* **Problem to work on**: For this exercise, write out exactly, and only, the lines running from the line that contains "for row_name, from_down, to_down, rise" through the line that contains "SOFTEN = np.array([1, 2, 3, 2, 1]) / 9.0".

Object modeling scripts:
— start —

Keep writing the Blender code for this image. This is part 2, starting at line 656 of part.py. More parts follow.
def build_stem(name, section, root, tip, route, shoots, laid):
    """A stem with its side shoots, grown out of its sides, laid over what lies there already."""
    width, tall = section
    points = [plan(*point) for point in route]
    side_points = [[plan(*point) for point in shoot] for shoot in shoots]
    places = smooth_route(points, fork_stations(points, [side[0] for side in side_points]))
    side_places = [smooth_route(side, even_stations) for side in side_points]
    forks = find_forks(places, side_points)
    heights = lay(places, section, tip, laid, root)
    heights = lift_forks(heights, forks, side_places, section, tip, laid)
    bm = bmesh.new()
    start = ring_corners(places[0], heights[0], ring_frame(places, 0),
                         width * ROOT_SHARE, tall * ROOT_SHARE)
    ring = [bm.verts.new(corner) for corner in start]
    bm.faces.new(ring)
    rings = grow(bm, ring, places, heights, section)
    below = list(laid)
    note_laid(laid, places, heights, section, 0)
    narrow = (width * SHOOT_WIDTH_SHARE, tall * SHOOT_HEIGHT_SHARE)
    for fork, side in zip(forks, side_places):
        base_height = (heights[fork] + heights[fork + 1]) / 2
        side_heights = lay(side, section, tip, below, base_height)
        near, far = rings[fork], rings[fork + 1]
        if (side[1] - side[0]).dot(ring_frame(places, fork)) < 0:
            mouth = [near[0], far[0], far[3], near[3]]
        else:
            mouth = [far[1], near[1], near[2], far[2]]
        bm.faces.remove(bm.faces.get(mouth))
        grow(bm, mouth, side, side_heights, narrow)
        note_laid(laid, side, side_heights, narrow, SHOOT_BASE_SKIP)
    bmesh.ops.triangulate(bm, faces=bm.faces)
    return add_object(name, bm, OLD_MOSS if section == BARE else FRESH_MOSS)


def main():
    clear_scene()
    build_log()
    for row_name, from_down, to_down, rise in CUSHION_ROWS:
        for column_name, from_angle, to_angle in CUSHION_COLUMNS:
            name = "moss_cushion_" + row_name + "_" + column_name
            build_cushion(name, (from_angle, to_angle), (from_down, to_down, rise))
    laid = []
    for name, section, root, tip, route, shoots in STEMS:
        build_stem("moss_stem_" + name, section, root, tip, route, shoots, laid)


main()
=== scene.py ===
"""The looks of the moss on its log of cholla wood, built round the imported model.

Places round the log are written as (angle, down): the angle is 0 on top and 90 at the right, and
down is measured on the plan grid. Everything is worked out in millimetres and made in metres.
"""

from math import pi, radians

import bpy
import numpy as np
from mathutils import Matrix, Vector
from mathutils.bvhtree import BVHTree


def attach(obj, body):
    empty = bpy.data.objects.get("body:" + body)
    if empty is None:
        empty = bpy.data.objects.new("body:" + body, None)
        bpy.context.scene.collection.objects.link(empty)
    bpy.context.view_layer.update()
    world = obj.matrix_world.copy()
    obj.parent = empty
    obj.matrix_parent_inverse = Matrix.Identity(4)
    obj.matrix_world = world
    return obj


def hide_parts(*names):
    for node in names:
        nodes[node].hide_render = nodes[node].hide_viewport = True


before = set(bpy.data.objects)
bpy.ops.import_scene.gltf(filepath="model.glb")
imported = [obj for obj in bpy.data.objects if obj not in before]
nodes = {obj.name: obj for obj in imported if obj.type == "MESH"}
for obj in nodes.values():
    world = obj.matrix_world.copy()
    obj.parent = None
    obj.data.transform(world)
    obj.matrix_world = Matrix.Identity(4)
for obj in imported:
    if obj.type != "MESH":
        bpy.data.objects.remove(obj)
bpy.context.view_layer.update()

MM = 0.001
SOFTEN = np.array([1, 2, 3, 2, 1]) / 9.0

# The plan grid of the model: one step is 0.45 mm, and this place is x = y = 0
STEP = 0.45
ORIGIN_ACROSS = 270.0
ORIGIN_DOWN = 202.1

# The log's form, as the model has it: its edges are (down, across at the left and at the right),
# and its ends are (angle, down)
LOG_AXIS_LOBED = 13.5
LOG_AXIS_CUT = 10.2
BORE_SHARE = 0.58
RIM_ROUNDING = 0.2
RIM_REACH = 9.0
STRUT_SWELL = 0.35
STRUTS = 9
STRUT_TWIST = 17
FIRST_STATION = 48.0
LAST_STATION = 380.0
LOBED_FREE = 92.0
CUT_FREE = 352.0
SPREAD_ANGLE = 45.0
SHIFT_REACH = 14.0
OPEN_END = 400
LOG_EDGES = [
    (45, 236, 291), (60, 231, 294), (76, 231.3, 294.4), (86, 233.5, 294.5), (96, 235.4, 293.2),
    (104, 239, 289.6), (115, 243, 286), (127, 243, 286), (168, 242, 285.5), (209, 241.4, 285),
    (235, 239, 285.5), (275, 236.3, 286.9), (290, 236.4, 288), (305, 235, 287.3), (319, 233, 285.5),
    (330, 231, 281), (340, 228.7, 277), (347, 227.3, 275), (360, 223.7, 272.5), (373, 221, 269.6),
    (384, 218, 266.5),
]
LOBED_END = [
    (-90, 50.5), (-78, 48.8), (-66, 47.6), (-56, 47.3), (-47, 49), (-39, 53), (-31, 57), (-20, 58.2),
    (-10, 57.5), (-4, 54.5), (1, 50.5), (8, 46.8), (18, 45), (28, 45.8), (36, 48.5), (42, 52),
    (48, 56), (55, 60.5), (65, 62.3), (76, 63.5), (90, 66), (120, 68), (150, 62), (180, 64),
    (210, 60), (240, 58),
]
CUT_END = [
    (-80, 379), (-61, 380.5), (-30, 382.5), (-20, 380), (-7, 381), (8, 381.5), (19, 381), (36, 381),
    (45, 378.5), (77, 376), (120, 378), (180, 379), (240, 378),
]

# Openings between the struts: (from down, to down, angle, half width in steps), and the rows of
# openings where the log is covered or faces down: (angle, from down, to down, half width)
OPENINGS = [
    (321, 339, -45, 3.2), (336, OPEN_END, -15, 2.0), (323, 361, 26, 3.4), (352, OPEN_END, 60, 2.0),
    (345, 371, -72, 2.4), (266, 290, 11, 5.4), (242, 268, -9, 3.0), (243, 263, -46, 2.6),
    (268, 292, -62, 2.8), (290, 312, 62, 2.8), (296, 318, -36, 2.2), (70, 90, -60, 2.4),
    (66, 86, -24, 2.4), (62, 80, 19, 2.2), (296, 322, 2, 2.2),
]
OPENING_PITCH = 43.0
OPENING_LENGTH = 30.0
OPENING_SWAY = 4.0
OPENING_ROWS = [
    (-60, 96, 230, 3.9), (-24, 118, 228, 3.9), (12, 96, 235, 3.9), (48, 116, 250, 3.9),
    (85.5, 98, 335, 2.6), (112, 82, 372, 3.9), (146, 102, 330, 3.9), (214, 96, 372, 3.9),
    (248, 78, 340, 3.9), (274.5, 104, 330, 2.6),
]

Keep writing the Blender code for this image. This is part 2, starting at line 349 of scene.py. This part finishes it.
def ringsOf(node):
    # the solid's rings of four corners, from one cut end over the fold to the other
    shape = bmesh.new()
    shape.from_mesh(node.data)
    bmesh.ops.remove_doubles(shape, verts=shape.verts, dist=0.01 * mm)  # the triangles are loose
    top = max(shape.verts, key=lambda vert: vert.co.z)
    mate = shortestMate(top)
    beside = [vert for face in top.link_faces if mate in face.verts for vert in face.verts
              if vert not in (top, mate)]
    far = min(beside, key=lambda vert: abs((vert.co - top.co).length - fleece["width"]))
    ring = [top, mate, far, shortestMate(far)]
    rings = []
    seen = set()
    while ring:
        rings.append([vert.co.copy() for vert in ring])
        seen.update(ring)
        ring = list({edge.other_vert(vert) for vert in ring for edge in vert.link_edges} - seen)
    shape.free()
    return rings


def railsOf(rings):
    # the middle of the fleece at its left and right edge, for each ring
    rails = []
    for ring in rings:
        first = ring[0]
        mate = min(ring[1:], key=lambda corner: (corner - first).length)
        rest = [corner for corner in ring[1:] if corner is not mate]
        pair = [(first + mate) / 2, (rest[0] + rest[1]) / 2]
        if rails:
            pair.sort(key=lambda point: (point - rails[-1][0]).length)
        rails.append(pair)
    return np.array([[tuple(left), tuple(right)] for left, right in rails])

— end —

* **Solution for this task**:
    for row_name, from_down, to_down, rise in CUSHION_ROWS:
        for column_name, from_angle, to_angle in CUSHION_COLUMNS:
            name = "moss_cushion_" + row_name + "_" + column_name
            build_cushion(name, (from_angle, to_angle), (from_down, to_down, rise))
    laid = []
    for name, section, root, tip, route, shoots in STEMS:
        build_stem("moss_stem_" + name, section, root, tip, route, shoots, laid)


main()
=== scene.py ===
"""The looks of the moss on its log of cholla wood, built round the imported model.

Places round the log are written as (angle, down): the angle is 0 on top and 90 at the right, and
down is measured on the plan grid. Everything is worked out in millimetres and made in metres.
"""

from math import pi, radians

import bpy
import numpy as np
from mathutils import Matrix, Vector
from mathutils.bvhtree import BVHTree


def attach(obj, body):
    empty = bpy.data.objects.get("body:" + body)
    if empty is None:
        empty = bpy.data.objects.new("body:" + body, None)
        bpy.context.scene.collection.objects.link(empty)
    bpy.context.view_layer.update()
    world = obj.matrix_world.copy()
    obj.parent = empty
    obj.matrix_parent_inverse = Matrix.Identity(4)
    obj.matrix_world = world
    return obj


def hide_parts(*names):
    for node in names:
        nodes[node].hide_render = nodes[node].hide_viewport = True


before = set(bpy.data.objects)
bpy.ops.import_scene.gltf(filepath="model.glb")
imported = [obj for obj in bpy.data.objects if obj not in before]
nodes = {obj.name: obj for obj in imported if obj.type == "MESH"}
for obj in nodes.values():
    world = obj.matrix_world.copy()
    obj.parent = None
    obj.data.transform(world)
    obj.matrix_world = Matrix.Identity(4)
for obj in imported:
    if obj.type != "MESH":
        bpy.data.objects.remove(obj)
bpy.context.view_layer.update()

MM = 0.001
SOFTEN = np.array([1, 2, 3, 2, 1]) / 9.0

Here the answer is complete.